This is a very long post but I am saying please to all of you to read it.
So hi all,
Many of you from the forum know me well. You know where I am from, how I skate, under what conditions. For those who don’t know, I will repeat, short version.
I live in Serbia, where nobody cares about this wonderful sport. In whole country there are only three ice rinks normal sizes. First is in city Subotica, but it doesn’t have a roof and it’s opened only 3-4 months. Second is in Novi Sad but there are no figure skaters. Only hockey clubs. It’s opened 6 months. So, the one left is in Belgrade, where I live and train. It’s opened 6 months.
So this is another year I have to fight with reality.

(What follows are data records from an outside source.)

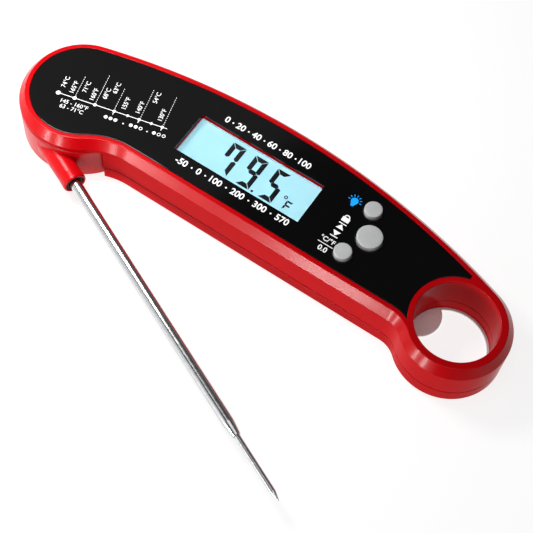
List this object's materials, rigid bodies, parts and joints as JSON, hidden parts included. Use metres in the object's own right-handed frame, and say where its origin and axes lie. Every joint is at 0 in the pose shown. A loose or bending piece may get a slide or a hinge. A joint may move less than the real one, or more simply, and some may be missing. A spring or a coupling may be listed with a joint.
{
  "type": "folding meat thermometer",
  "caption": "Pocket meat thermometer: a bevelled handle with display, buttons and a finger-hole ring with a bottle opener, and a steel probe that folds along its lower edge.",
  "frame": {"origin": "on the flat back of the handle, midway between the fold axis and the finger-hole axis in X and level with the fold axis in Y", "axes": "+X along the handle from the hinge to the finger-hole ring, +Y towards the bulging upper edge, +Z out of the display face"},
  "size_m": [0.1618, 0.0941, 0.0185],
  "materials": {
    "red_shell": "gloss red moulded plastic with a bevelled front edge",
    "red_arm": "gloss red moulded plastic",
    "label_black": "gloss black label panel",
    "window_clear": "clear polycarbonate",
    "lcd_face": "pale blue backlit display",
    "white_plastic": "matte white",
    "black_rubber": "matte black",
    "board_green": "green solder mask",
    "chip_black": "matte black",
    "reed_glass": "clear glass",
    "bright_nickel": "bright nickel plate",
    "opener_steel": "satin stainless steel",
    "magnet_grey": "nickel-plated magnet",
    "brass": "turned brass",
    "grey_button": "soft grey elastomer",
    "probe_steel": "polished stainless steel",
    "sensor_ceramic": "glazed bead",
    "lead_red": "enamelled wire"
  },
  "bodies": {
    "handle": {"front_shell": "red_shell", "back_shell": "red_shell", "label_panel": "label_black", "display_window": "window_clear", "lcd_glass": "lcd_face", "lcd_backlight": "white_plastic", "lcd_frame": "white_plastic", "shell_gasket": "black_rubber", "door_seal": "black_rubber", "lcd_connector": "black_rubber", "circuit_board": "board_green", "controller_chip": "chip_black", "tact_switch_1": "chip_black", "tact_switch_2": "chip_black", "tact_switch_3": "chip_black", "reed_sensor": "reed_glass", "coin_cell": "bright_nickel", "battery_contact_pos": "bright_nickel", "battery_contact_neg": "bright_nickel", "shell_screw_1": "bright_nickel", "shell_screw_2": "bright_nickel", "shell_screw_3": "bright_nickel", "shell_screw_4": "bright_nickel", "pivot_washer": "bright_nickel", "pivot_screw": "bright_nickel", "opener_plate": "opener_steel", "opener_rivet_1": "opener_steel", "opener_rivet_2": "opener_steel", "back_magnet_1": "magnet_grey", "back_magnet_2": "magnet_grey", "pivot_bushing": "brass"},
    "probe_arm": {"arm_body": "red_arm", "hub_cover": "red_arm", "hub_seal": "black_rubber", "hub_magnet": "magnet_grey", "hub_cap": "red_arm", "probe_collar": "black_rubber", "probe_tube": "probe_steel", "probe_tip": "probe_steel", "sensor_bead": "sensor_ceramic", "sensor_lead": "lead_red"},
    "battery_door": {"battery_door": "red_shell"},
    "backlight_button": {"backlight_button": "grey_button"},
    "hold_button": {"hold_button": "grey_button"},
    "unit_button": {"unit_button": "grey_button"}
  },
  "joints": [
    {"name": "probe_fold", "type": "hinge", "parent": "handle", "child": "probe_arm", "pos_m": [-0.0636, 0, 0.007], "axis": [0, 0, 1], "range_deg": [-157.5, 19.2]},
    {"name": "battery_door_turn", "type": "hinge", "parent": "handle", "child": "battery_door", "pos_m": [-0.022, 0.008, 0.001], "axis": [0, 0, 1], "range_deg": [0, 60]},
    {"name": "backlight_button_press", "type": "slide", "parent": "handle", "child": "backlight_button", "axis": [0, 0, -1], "range_m": [0, 0.0007], "stiffness_N_per_m": 1200, "springref_m": -0.0002},
    {"name": "hold_button_press", "type": "slide", "parent": "handle", "child": "hold_button", "axis": [0, 0, -1], "range_m": [0, 0.0007], "stiffness_N_per_m": 1200, "springref_m": -0.0002},
    {"name": "unit_button_press", "type": "slide", "parent": "handle", "child": "unit_button", "axis": [0, 0, -1], "range_m": [0, 0.0007], "stiffness_N_per_m": 1200, "springref_m": -0.0002}
  ]
}
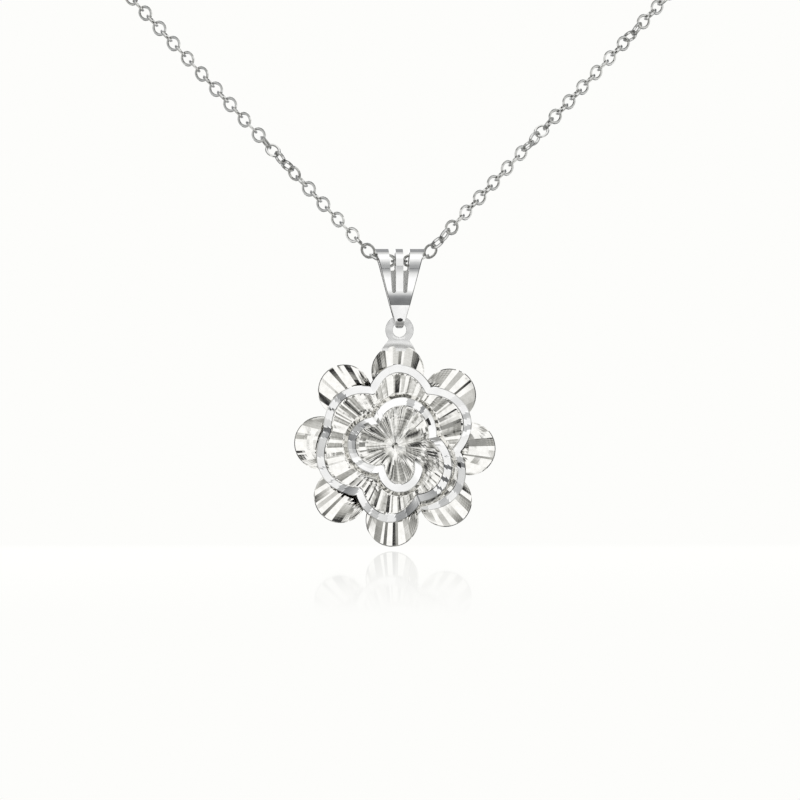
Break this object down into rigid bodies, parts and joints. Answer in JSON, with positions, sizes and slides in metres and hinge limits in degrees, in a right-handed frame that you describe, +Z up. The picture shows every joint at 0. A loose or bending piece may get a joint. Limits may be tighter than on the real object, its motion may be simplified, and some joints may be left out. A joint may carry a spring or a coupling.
{
  "type": "flower pendant necklace",
  "caption": "Silver flower pendant of cupped petals and a winding ribbon rose, hanging by its eyelet from a slotted tapered bail on a fine cable-chain loop.",
  "frame": {"origin": "centre of the clasp at the nape, where the loop hangs", "axes": "+Z up, -Y towards the front of the pendant, +X to the right as seen from the front"},
  "size_m": [0.1177, 0.1439, 0.1203],
  "materials": {
    "chain_silver": "rhodium-plated silver wire, polished",
    "polished_silver": "rhodium-plated silver sheet, polished",
    "diamond_cut_silver": "rhodium-plated silver sheet, stamped and diamond cut"
  },
  "bodies": {
    "necklace": {"chain": "chain_silver", "clasp": "polished_silver"},
    "bail": {"bail": "polished_silver"},
    "flower": {"back_petals": "diamond_cut_silver", "rose": "diamond_cut_silver"}
  },
  "joints": [
    {"name": "bail_swing", "type": "hinge", "parent": "necklace", "child": "bail", "pos_m": [0, -0.1419, -0.09188], "axis": [1, 0, 0], "range_deg": [-60, 60]},
    {"name": "flower_swing", "type": "hinge", "parent": "bail", "child": "flower", "pos_m": [0, -0.1419, -0.09695], "axis": [1, 0, 0], "range_deg": [-50, 50]}
  ]
}
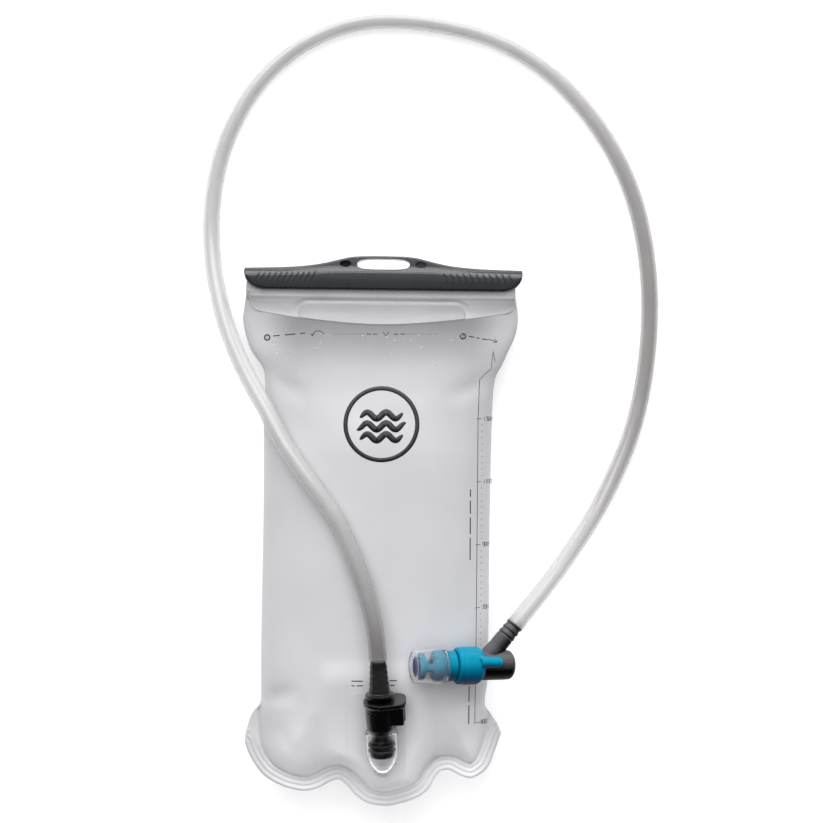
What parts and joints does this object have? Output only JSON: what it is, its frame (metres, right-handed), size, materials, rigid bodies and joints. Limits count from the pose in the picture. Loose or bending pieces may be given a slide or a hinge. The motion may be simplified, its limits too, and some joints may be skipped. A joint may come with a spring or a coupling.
{
  "type": "hydration bladder",
  "caption": "Flexible film water reservoir with a slide-seal top, quick-release drinking hose and twist shut-off bite valve.",
  "frame": {"origin": "middle of the underside of the reservoir with its slide-seal bar, on the surface it lies on", "axes": "+Z out of the reservoir's front, +Y along it towards the slide-seal bar, +X to the right seen from the front"},
  "size_m": [0.2549, 0.4392, 0.075],
  "materials": {
    "film": "frosted translucent film",
    "tab_film": "satin translucent film",
    "rail_plastic": "satin",
    "bar_plastic": "satin with a fine grain",
    "clear_moulding": "clear glossy",
    "black_plastic": "satin",
    "spring_steel": "drawn wire",
    "seal_rubber": "smooth",
    "hose_clear": "clear, slightly milky",
    "grey_plastic": "satin",
    "blue_plastic": "satin cyan blue",
    "clear_silicone": "clear soft silicone",
    "blue_silicone": "soft silicone"
  },
  "bodies": {
    "reservoir": {"front_panel": "film", "back_panel": "film", "mouth_grip_tab": "tab_film", "seal_rail_back": "rail_plastic", "seal_rail_front": "rail_plastic", "fold_core_strip": "rail_plastic", "port_fitting": "clear_moulding", "coupler_body": "black_plastic", "button_spring": "spring_steel", "nose_oring_upper": "seal_rubber", "nose_oring_lower": "seal_rubber", "poppet_spring": "spring_steel"},
    "slider": {"slide_seal_bar": "bar_plastic"},
    "button": {"release_button": "black_plastic"},
    "poppet": {"shutoff_poppet": "black_plastic", "poppet_seal": "seal_rubber"},
    "hose_set": {"hose_plug": "black_plastic", "plug_oring": "seal_rubber", "hose": "hose_clear", "valve_elbow": "grey_plastic", "spigot_oring_inner": "seal_rubber", "spigot_oring_outer": "seal_rubber"},
    "mouthpiece": {"shutoff_collar": "blue_plastic", "mouthpiece_core": "blue_plastic", "bite_sheath": "clear_silicone", "bite_membrane": "blue_silicone"}
  },
  "joints": [
    {"name": "slider_slide", "type": "slide", "parent": "reservoir", "child": "slider", "axis": [1, 0, 0], "range_m": [0, 0.16]},
    {"name": "plug_pull", "type": "slide", "parent": "reservoir", "child": "hose_set", "axis": [-0.0401, 0.9895, 0.1391], "range_m": [0, 0.018]},
    {"name": "poppet_close", "type": "slide", "parent": "reservoir", "child": "poppet", "axis": [-0.0401, 0.9895, 0.1391], "range_m": [0, 0.003]},
    {"name": "button_press", "type": "slide", "parent": "reservoir", "child": "button", "axis": [-0.9992, -0.0397, -0.0056], "range_m": [0, 0.0014], "stiffness_N_per_m": 400, "deforming": ["button_spring"]},
    {"name": "mouthpiece_twist", "type": "hinge", "parent": "hose_set", "child": "mouthpiece", "pos_m": [0.0698, -0.0704, 0.05], "axis": [-0.9565, 0.0222, 0.2909], "range_deg": [-90, 0]}
  ],
  "couplings": [
    {"joint": "poppet_close", "follows": "plug_pull", "ratio": 0.1666}
  ]
}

I (as all other skaters) don’t have where to skate since April to September (only if we be lucky it will be opened then).
I am doing hard off ices, running, imitating jumps off ice, stretching, taking ballet classes. But it’s not the same thing as when you skate.
It’s too hard to get over.
With all my years on the ice, skating became the most important thing in my life. It became my way of life, a thing I live for. Getting up at 4:30 AM and freezing at the rink (those are our conditions), falling up and getting down- it all became a thing I can’t live without. I'd give anything, anything to skate.
This is another summer I have to live nights crying and wishing I am on the ice. Only the taught that someone else in this world can skate now, someone who maybe doesn’t care about skating so much, that all other skaters are preparing their programs now, when I can’t…it’s freaking me out. And also, there is a fear… being afraid of losing what I learnd so hard.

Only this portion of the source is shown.